Here's what I came up with before I got tired of working on it: https://github.com/KhafraDev/node-cachestorage
It implements CacheStorage and Cache. None of Cache is implemented other than matching so you can't really test it out. If node ever got a database of some sort I'd probably copy this implementation into undici so feel free to contribute 😄.
To be honest, I don't think a naive implementation needs a database for this. We could just build it on top of a temporary folder and hashed URLs.
yeah, but then it's a worse version of something that can be done elsewhere. It also adds a lot more complexity to an already complicated (badly written) spec.
Having a IndexedDB would be something useful.
I know it's not the absolut loveliest api \w callbacks and what not. but it sure can save a lot of things structuralClone
is able to clone. it includes: Circular ref, Object Literals, BigInts, Map, Set, ArrayBuffer, TypedArray, Blob, Files, Error, regex, FileSystem handles and some crypto stuff, etc.
and other databases are not so good at saving javascript objects that are structural cloneable. it goes very much hand in hand with the v8.Serializer
to make it a searchable.
I could definitely see me building a CacheStorage on top of IndexedDB. There are quite a bunch of npm package that expects that it exist so it can store curtain things without really having to care about the environment it's operating in. it's almost like how every android app have a built in nosql database So it is much easier to build polyfills for this kind of stuff.
@benjamingr does implementing a db make us more web compliant?
Now when i think about it... @mcollina have a good argument about using the file system. Responses could be very large so being able to pipe the body to/from the disc without allocating much memory would also be useful. some ppl download pretty large stuff.
and doing things such as:
const responseClone = response.clone()
cache.put(request, responseClone)
return response
lets you operate on it much earlier in parallel then if you had to put everything in a database and wait for it to be copied over with a single ArrayBuffer or something
The cache storage pretty much lets you iterate over all Request/Responses and sees them. so if the Responses could be constructed with a lazy stream or heck even a disc based blob then that would be a plus
So a file based storage would not actually be that bad if it's stream/memory friendlier
I mentioned it previously but the CacheStorage/Cache spec is not written as concisely/cleanly as the fetch spec. It's actually much worse than the websocket spec, which is impressive. None of the steps are clear and it feels like steps are skipped over/not implemented (look at Cache.addAll, the spec doesn't mention caching the responses but it expects you to). Adding another layer of complexity here makes it even harder to implement.
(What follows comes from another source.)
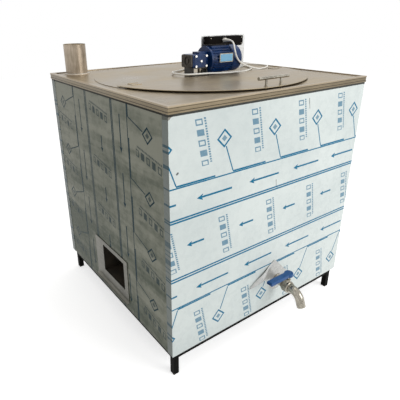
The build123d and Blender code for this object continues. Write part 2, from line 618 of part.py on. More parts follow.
def motor_pieces():
    """The ribbed motor with its flange, terminal base, fan cowl, fan, shaft, pad and capacitor."""
    bore = rod_x(GEAR_X0, 2 * COWL_X, 0, MOTOR_Z, MOTOR_SHAFT + RUNNING_GAP)
    flange = rod_x(GEAR_X1, FLANGE_X, 0, MOTOR_Z, MOTOR_RADIUS - 2)
    pieces["motor_flange"] = flange - bore

    body = rod_x(FLANGE_X, BODY_X, 0, MOTOR_Z, MOTOR_CORE)
    rib = block(
        FLANGE_X + 6, BODY_X - 4, -RIB_WIDTH / 2, RIB_WIDTH / 2, MOTOR_CORE - 2, MOTOR_RADIUS
    )
    for i in range(MOTOR_RIBS):
        angle = 360 / MOTOR_RIBS * (i + 0.5)
        body = body + Pos(0, 0, MOTOR_Z) * Rot(angle, 0, 0) * rib
    mid_x = (FLANGE_X + BODY_X) / 2
    seat = block(
        mid_x - TERMINAL_LENGTH / 2,
        mid_x + TERMINAL_LENGTH / 2,
        -TERMINAL_WIDTH / 2,
        TERMINAL_WIDTH / 2,
        MOTOR_Z,
        TERMINAL_SEAT,
    )
    shield = rod_x(BODY_X - 4, BODY_X + 6, 0, MOTOR_Z, MOTOR_RADIUS - COWL_WALL - SEAT_GAP)
    body = body + seat + shield
    pieces["motor_body"] = body - bore
    lid = block(
        mid_x - TERMINAL_LENGTH / 2 - 2,
        mid_x + TERMINAL_LENGTH / 2 + 2,
        -TERMINAL_WIDTH / 2 - 2,
        PLATE_Y - BOX_DEPTH - 2,
        TERMINAL_SEAT,
        TERMINAL_SEAT + TERMINAL_LID,
    )
    pieces["terminal_lid"] = fillet(lid.edges().filter_by(Axis.Z), 5)

    cowl = rod_x(BODY_X, COWL_X, 0, MOTOR_Z, MOTOR_RADIUS)
    rim = cowl.edges().filter_by(GeomType.CIRCLE).sort_by(Axis.X)[-1]
    cowl = fillet(rim, 14)
    room = rod_x(BODY_X - 1, COWL_X - COWL_WALL, 0, MOTOR_Z, MOTOR_RADIUS - COWL_WALL)
    inner_rim = room.edges().filter_by(GeomType.CIRCLE).sort_by(Axis.X)[-1]
    cowl = cowl - fillet(inner_rim, 14 - COWL_WALL)
    for i in range(-3, 4):
        z = MOTOR_Z + i * 11
        half = sqrt(max(38.0**2 - (i * 11) ** 2, 0))
        if half > 6:
            cowl = cowl - block(COWL_X - 4, COWL_X + 1, -half, half, z - 3, z + 3)
    pieces["fan_cowl"] = cowl

    shaft = rod_x(GEAR_X1 - 13, BODY_X + 30, 0, MOTOR_Z, MOTOR_SHAFT)
    pieces["motor_shaft"] = shaft
    fan = rod_x(BODY_X + 9, BODY_X + 28, 0, MOTOR_Z, 14)
    blade = block(BODY_X + 9, BODY_X + 28, -1, 1, 12, FAN_RADIUS)
    for i in range(FAN_BLADES):
        fan = fan + Pos(0, 0, MOTOR_Z) * Rot(360 / FAN_BLADES * i, 0, 0) * blade
    disc = rod_x(BODY_X + 8, BODY_X + 10, 0, MOTOR_Z, FAN_RADIUS)
    pieces["motor_fan"] = fan + disc - rod_x(BODY_X, COWL_X, 0, MOTOR_Z, MOTOR_SHAFT)

    pad_top = MOTOR_Z - MOTOR_RADIUS - SEAT_GAP
    pad_x = FLANGE_X + 4
    pieces["motor_pad"] = block(
        pad_x, pad_x + PAD_LENGTH, -PAD_WIDTH / 2, PAD_WIDTH / 2, COVER_TOP, pad_top
    )
    cap_y = PLATE_Y - SEAT_GAP - CAPACITOR_RADIUS
    cap_x = COWL_X + 62
    can = rod_z(cap_x, cap_y, CAPACITOR_TOP - CAPACITOR_LENGTH, CAPACITOR_TOP, CAPACITOR_RADIUS)
    pieces["run_capacitor"] = fillet(can.edges().group_by(Axis.Z)[-1], 2)


def control_pieces():
    """The upright plate, the flat control box near its top, and the gland in the box's front."""
    plate = block(PLATE_X0, PLATE_X1, PLATE_Y, PLATE_Y + PLATE_SHEET, COVER_TOP, PLATE_TOP)
    plate = fillet(plate.edges().filter_by(Axis.Y), 6)
    foot = block(
        PLATE_X0 + 8, PLATE_X1 - 8, PLATE_Y, PLATE_Y + PLATE_FOOT, COVER_TOP, COVER_TOP + PLATE_SHEET
    )
    pieces["control_plate"] = plate + foot

    front = PLATE_Y - BOX_DEPTH
    back = PLATE_Y - SEAT_GAP
    box = block(BOX_X0, BOX_X1, front, back, BOX_Z0, BOX_Z1)
    corners = box.edges().filter_by(Axis.Y).group_by(Axis.Z)[0]
    box = chamfer(corners, BOX_CHAMFER)
    box = fillet(box.edges().filter_by(Axis.Y).group_by(Axis.Z)[-1], 3)
    pieces["control_box"] = box

    hexagon = Pos(GLAND_X, front, GLAND_Z) * Rot(90, 0, 0)
    nut = hexagon * extrude(RegularPolygon(GLAND_RADIUS, 6), GLAND_LENGTH * 0.45)
    tail = hexagon * Pos(0, 0, GLAND_LENGTH * 0.45)
    tail = tail * Cone(
        GLAND_RADIUS * 0.85, GLAND_RADIUS * 0.55, GLAND_LENGTH * 0.55, align=(Align.CENTER, Align.CENTER, Align.MIN)
    )
    pieces["cable_gland"] = nut + tail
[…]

Referencing Deno: their implementation is massively outdated and doesn't include many methods, either on Cache or CacheStorage. They're missing Cache.prototype.add
/Cache.prototype.addAll
, CacheStorage.prototype.matchAll
, and probably a few others. It's also behind a flag I suspect, because logging globalThis.caches returns undefined.
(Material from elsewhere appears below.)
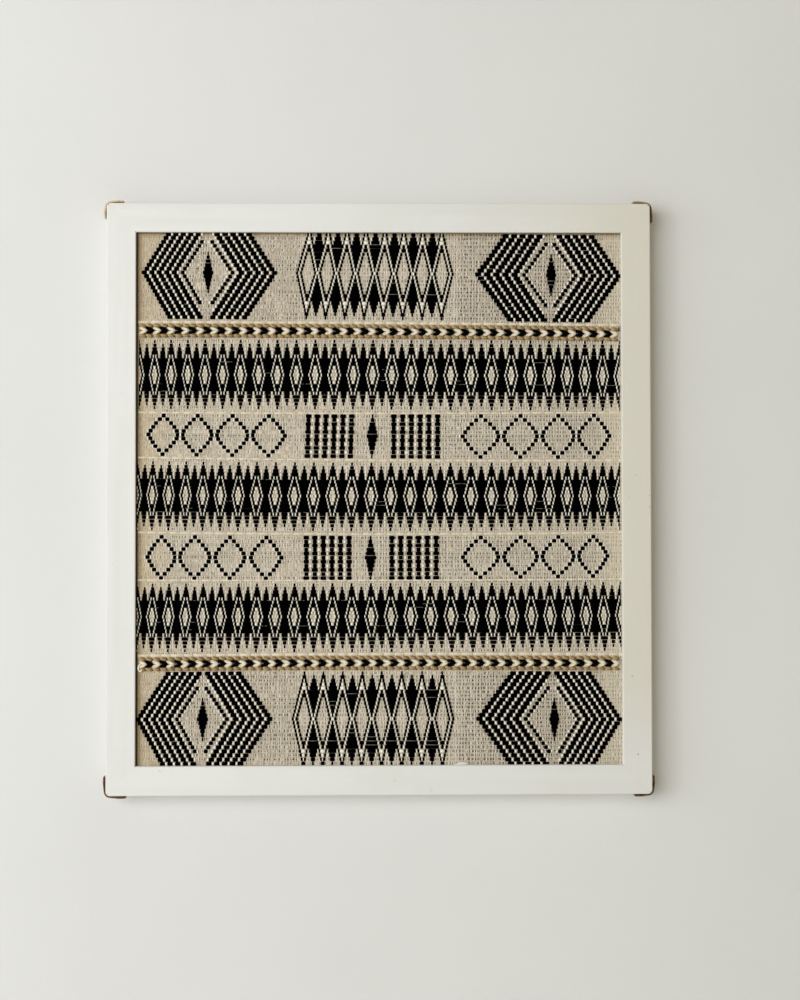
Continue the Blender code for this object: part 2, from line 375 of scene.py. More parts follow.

Not to mention that the only way to open file-backed blobs is through fs.openAsBlob which was added in v19.8.0 and is still experimental.
However if you want to implement it (could be a fun weekend project), I have a branch that implements the outlines of both Cache and CacheStorage, with webidl conversions and everything needed.
I think using e.g. the chromium implementation is the best spec 🤷♂️
maybe it dose not necessary have to be just a disc- based blob. openAsBlob would take a long time until everybody could actually start using it... Response / fetch just probably see blobs in the init and convert the body to streams anyway? body = blob.stream()
or something and Response
also support streams and async iterables too. so it could maybe just be as simple as just doing something like new Response(fs.createReadStream(path))
However we also need to cache the body (and request headers and method) because each cache match is meant to return a new Response.
I took a look at the chromium implementation and it looks like each cache entry creates 3 temporary files (1 for the body, 1 for headers, and 1 for other request stuff). But since it's in c++ it's kinda hard to translate that to js.
the Request body isn't saved, right? that's how i remembered it... only the request header & request url is saved? would it not just be possible to save just 2 files... one for Response body and then a json with request and response info...
// 1.json
{
url: "https://example.com/cat.png"
request: {
headers,
url
},
response: {
headers,
status,
statusText,
url: response.url // the final response url after redirects
},
}
// 1.bin
the hole response body...
Yep, request body doesn't need to be saved, I was referring to the response body there. I'm not sure why they use 3 files, maybe I just misread because I can't find the comment again.
Their implementation creates a directory for each cache (ie. await caches.open('v1')
will create a v1
directory, which is where the files are then saved. But we also don't want to name the files 1.json
, 1.bin
etc. because it wouldn't be very performant to do a cache lookup.
Some limitations/design details/questions:
vary
header, so we should create new folders for each url (or move to a separate folder when 1 url is cached multiple times?).@ronag
@benjamingr does implementing a db make us more web compliant?
Not as far as I'm aware but it would make it easier to write code that works both in browsers/node which is the point of web compliance in the first place.
I was wondering if you would be willing to look into implementing the Cache Storage api
it was something i was looking into in the past... but it got abandoned. it is pretty much tightly coupled with Request/Response classes
and i would like to use it to avoid having to make extra requests if i have the key (Request) cached locally.
it's also in fact tightly coupled with the
cache
option in Request too. it would be neat if this could just work with some default storage and Request / Responses where saved locally on the disc somewhere.manual working with caches works to...
(taken from mdn)
maybe
caches.open('node:undici')
could store the default request / responses from fetch when using the cache option?